DATA:
___

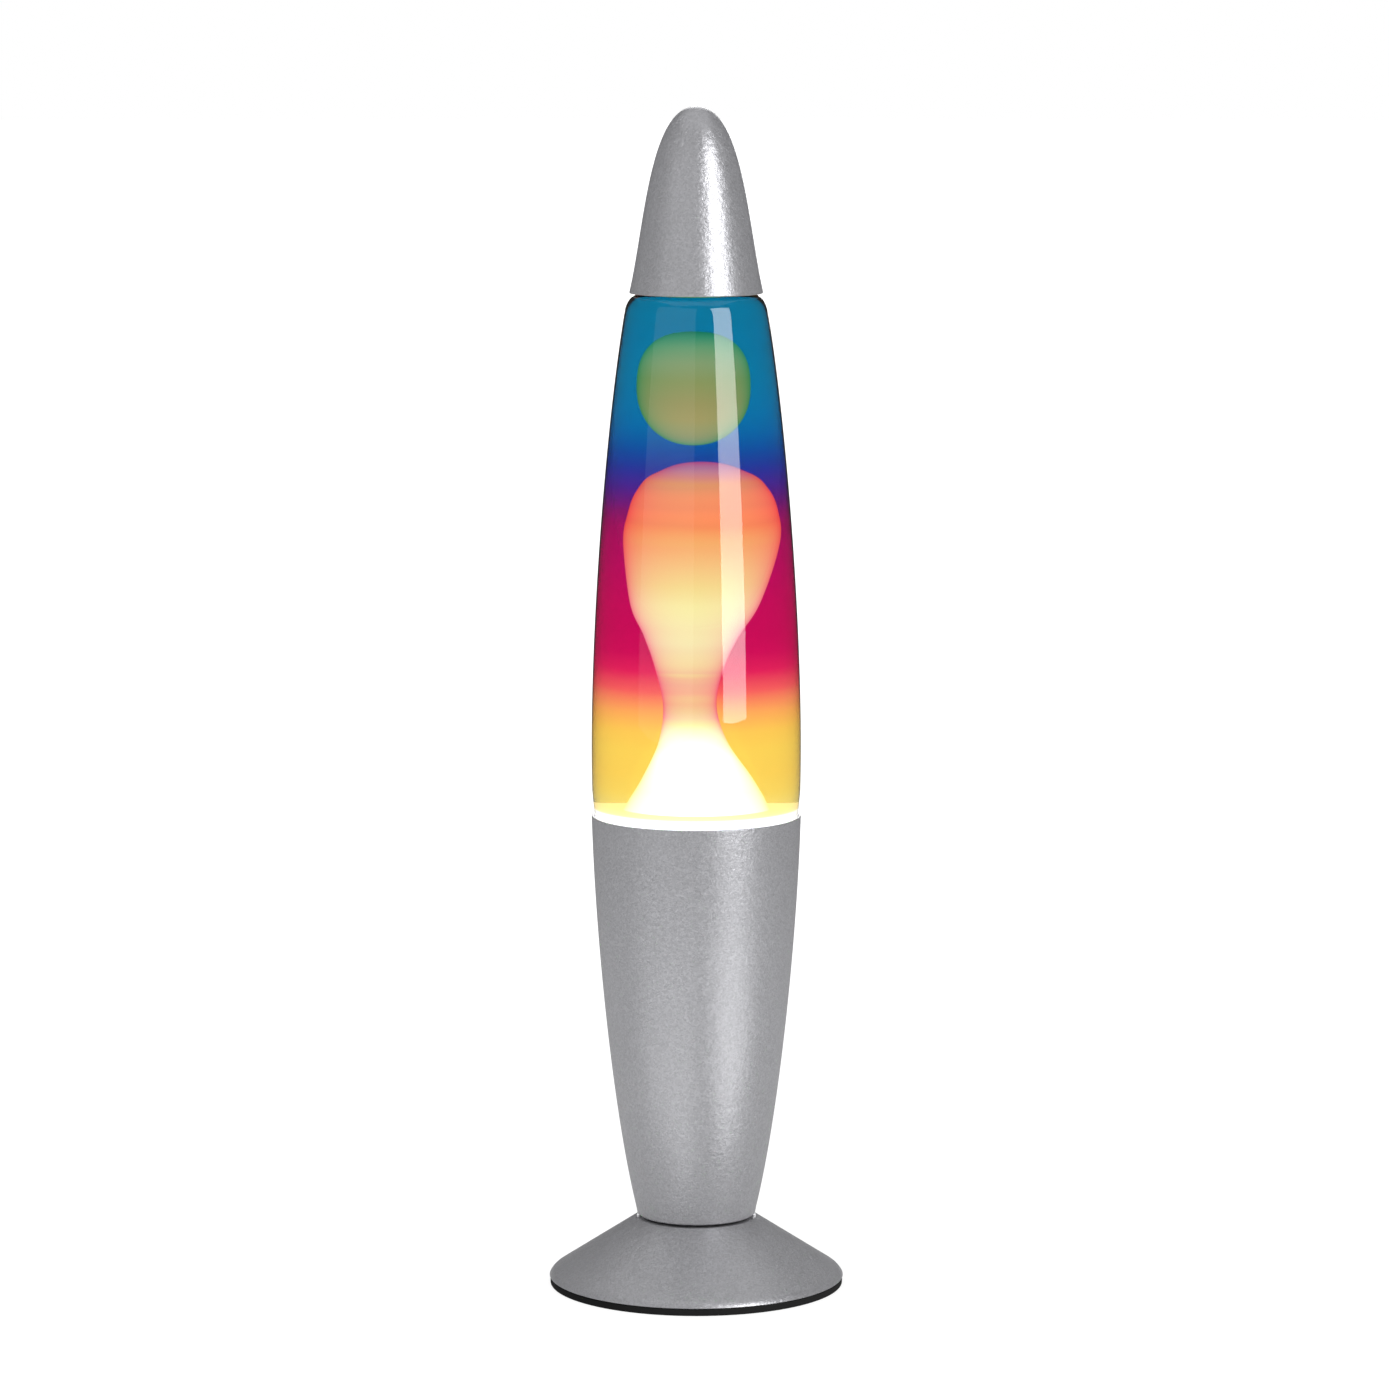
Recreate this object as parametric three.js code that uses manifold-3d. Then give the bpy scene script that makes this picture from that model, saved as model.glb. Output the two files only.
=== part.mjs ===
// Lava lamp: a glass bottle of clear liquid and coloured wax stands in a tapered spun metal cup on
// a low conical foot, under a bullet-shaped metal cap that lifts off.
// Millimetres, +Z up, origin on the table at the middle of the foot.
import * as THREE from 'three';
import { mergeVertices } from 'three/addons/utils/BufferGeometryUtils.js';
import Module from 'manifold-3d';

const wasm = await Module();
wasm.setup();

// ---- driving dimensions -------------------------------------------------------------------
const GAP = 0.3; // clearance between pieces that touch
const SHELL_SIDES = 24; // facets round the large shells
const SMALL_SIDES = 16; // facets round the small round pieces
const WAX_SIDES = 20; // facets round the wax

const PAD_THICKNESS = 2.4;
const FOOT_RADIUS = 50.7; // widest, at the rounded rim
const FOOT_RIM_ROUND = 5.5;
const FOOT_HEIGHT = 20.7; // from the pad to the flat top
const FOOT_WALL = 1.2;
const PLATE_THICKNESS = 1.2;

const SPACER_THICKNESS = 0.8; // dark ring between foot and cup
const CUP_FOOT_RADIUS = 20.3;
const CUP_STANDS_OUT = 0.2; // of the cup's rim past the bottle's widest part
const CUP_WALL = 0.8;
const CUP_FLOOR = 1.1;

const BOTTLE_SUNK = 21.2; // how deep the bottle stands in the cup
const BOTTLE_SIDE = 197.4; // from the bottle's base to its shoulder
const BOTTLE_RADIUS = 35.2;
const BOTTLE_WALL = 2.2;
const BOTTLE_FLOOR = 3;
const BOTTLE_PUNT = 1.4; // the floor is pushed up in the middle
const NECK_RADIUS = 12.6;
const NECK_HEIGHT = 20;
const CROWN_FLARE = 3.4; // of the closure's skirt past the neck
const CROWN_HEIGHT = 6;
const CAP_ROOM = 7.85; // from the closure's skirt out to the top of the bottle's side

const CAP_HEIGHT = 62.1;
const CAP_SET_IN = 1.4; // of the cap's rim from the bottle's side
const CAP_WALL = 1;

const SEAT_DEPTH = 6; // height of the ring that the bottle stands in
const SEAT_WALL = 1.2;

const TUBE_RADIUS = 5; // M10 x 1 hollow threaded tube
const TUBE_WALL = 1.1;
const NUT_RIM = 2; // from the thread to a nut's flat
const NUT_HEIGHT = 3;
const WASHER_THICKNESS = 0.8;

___

REQUIREMENTS: Reproduce the complete set of lines precisely as supplied.

TASK ANSWER:
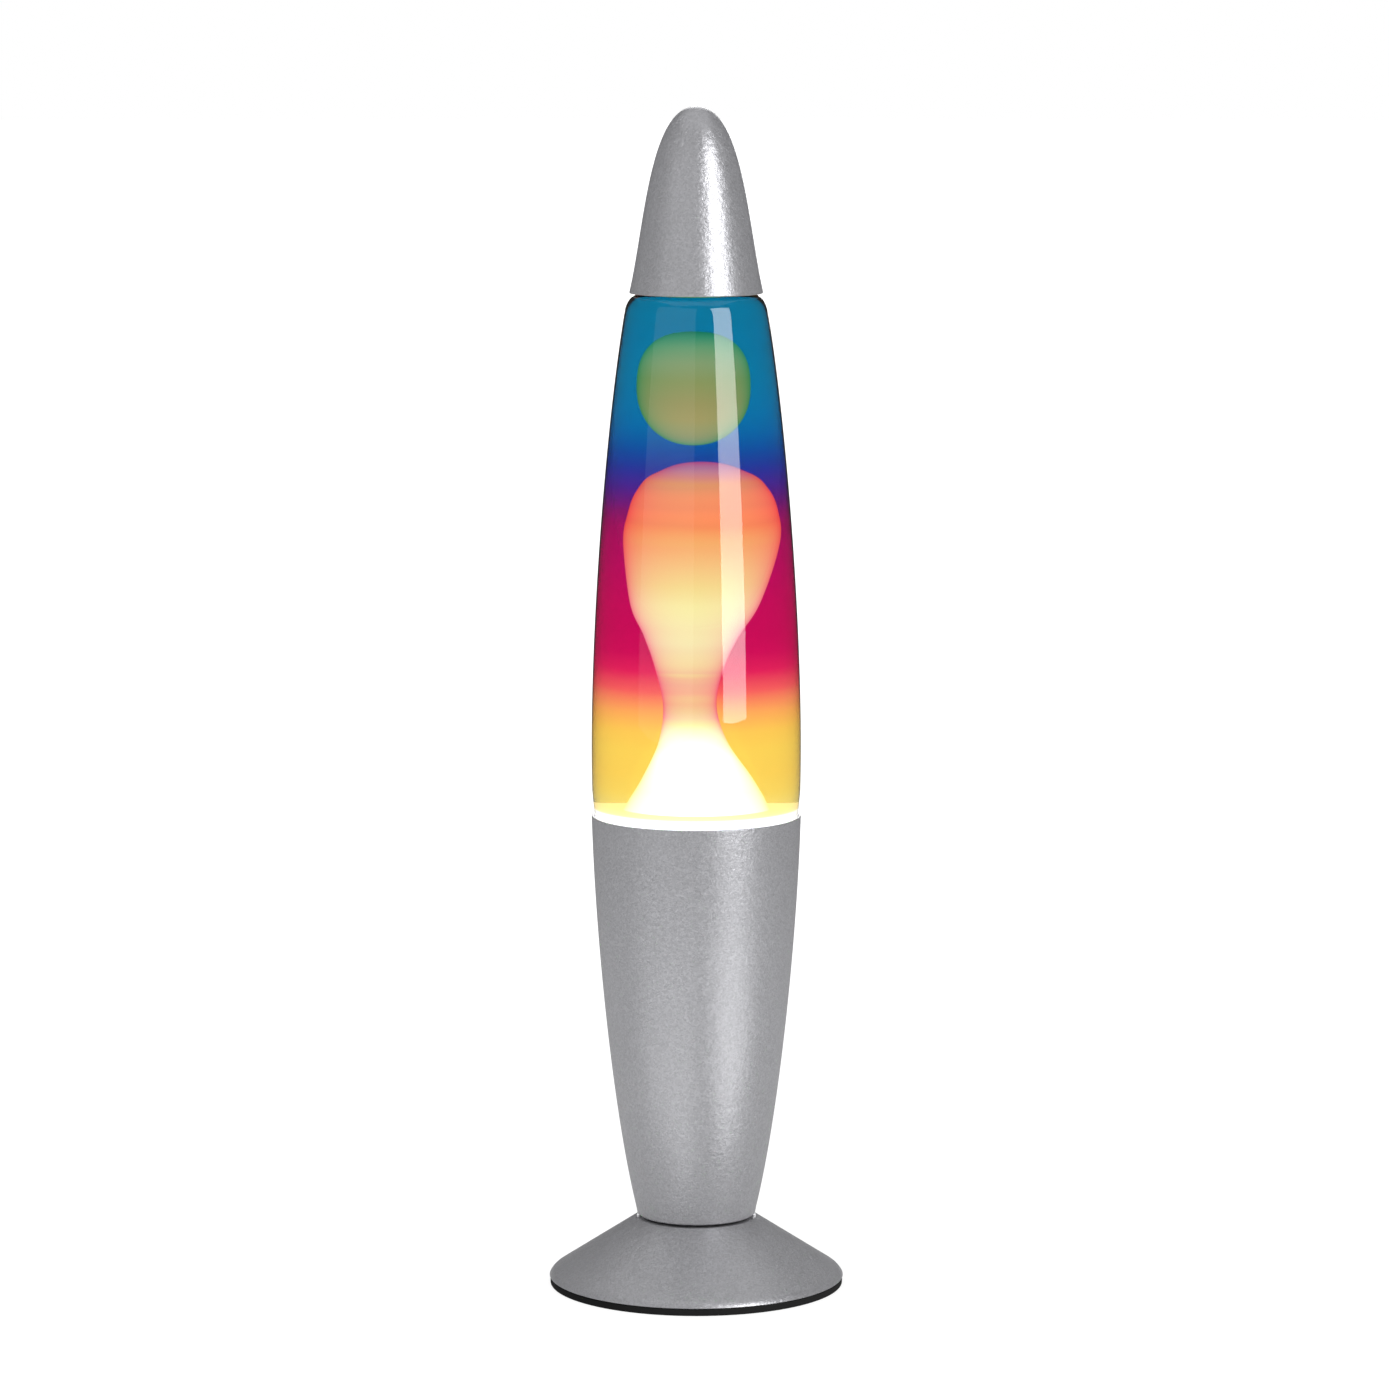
Recreate this object as parametric three.js code that uses manifold-3d. Then give the bpy scene script that makes this picture from that model, saved as model.glb. Output the two files only.
=== part.mjs ===
// Lava lamp: a glass bottle of clear liquid and coloured wax stands in a tapered spun metal cup on
// a low conical foot, under a bullet-shaped metal cap that lifts off.
// Millimetres, +Z up, origin on the table at the middle of the foot.
import * as THREE from 'three';
import { mergeVertices } from 'three/addons/utils/BufferGeometryUtils.js';
import Module from 'manifold-3d';

const wasm = await Module();
wasm.setup();

// ---- driving dimensions -------------------------------------------------------------------
const GAP = 0.3; // clearance between pieces that touch
const SHELL_SIDES = 24; // facets round the large shells
const SMALL_SIDES = 16; // facets round the small round pieces
const WAX_SIDES = 20; // facets round the wax

const PAD_THICKNESS = 2.4;
const FOOT_RADIUS = 50.7; // widest, at the rounded rim
const FOOT_RIM_ROUND = 5.5;
const FOOT_HEIGHT = 20.7; // from the pad to the flat top
const FOOT_WALL = 1.2;
const PLATE_THICKNESS = 1.2;

const SPACER_THICKNESS = 0.8; // dark ring between foot and cup
const CUP_FOOT_RADIUS = 20.3;
const CUP_STANDS_OUT = 0.2; // of the cup's rim past the bottle's widest part
const CUP_WALL = 0.8;
const CUP_FLOOR = 1.1;

const BOTTLE_SUNK = 21.2; // how deep the bottle stands in the cup
const BOTTLE_SIDE = 197.4; // from the bottle's base to its shoulder
const BOTTLE_RADIUS = 35.2;
const BOTTLE_WALL = 2.2;
const BOTTLE_FLOOR = 3;
const BOTTLE_PUNT = 1.4; // the floor is pushed up in the middle
const NECK_RADIUS = 12.6;
const NECK_HEIGHT = 20;
const CROWN_FLARE = 3.4; // of the closure's skirt past the neck
const CROWN_HEIGHT = 6;
const CAP_ROOM = 7.85; // from the closure's skirt out to the top of the bottle's side

const CAP_HEIGHT = 62.1;
const CAP_SET_IN = 1.4; // of the cap's rim from the bottle's side
const CAP_WALL = 1;

const SEAT_DEPTH = 6; // height of the ring that the bottle stands in
const SEAT_WALL = 1.2;

const TUBE_RADIUS = 5; // M10 x 1 hollow threaded tube
const TUBE_WALL = 1.1;
const NUT_RIM = 2; // from the thread to a nut's flat
const NUT_HEIGHT = 3;
const WASHER_THICKNESS = 0.8;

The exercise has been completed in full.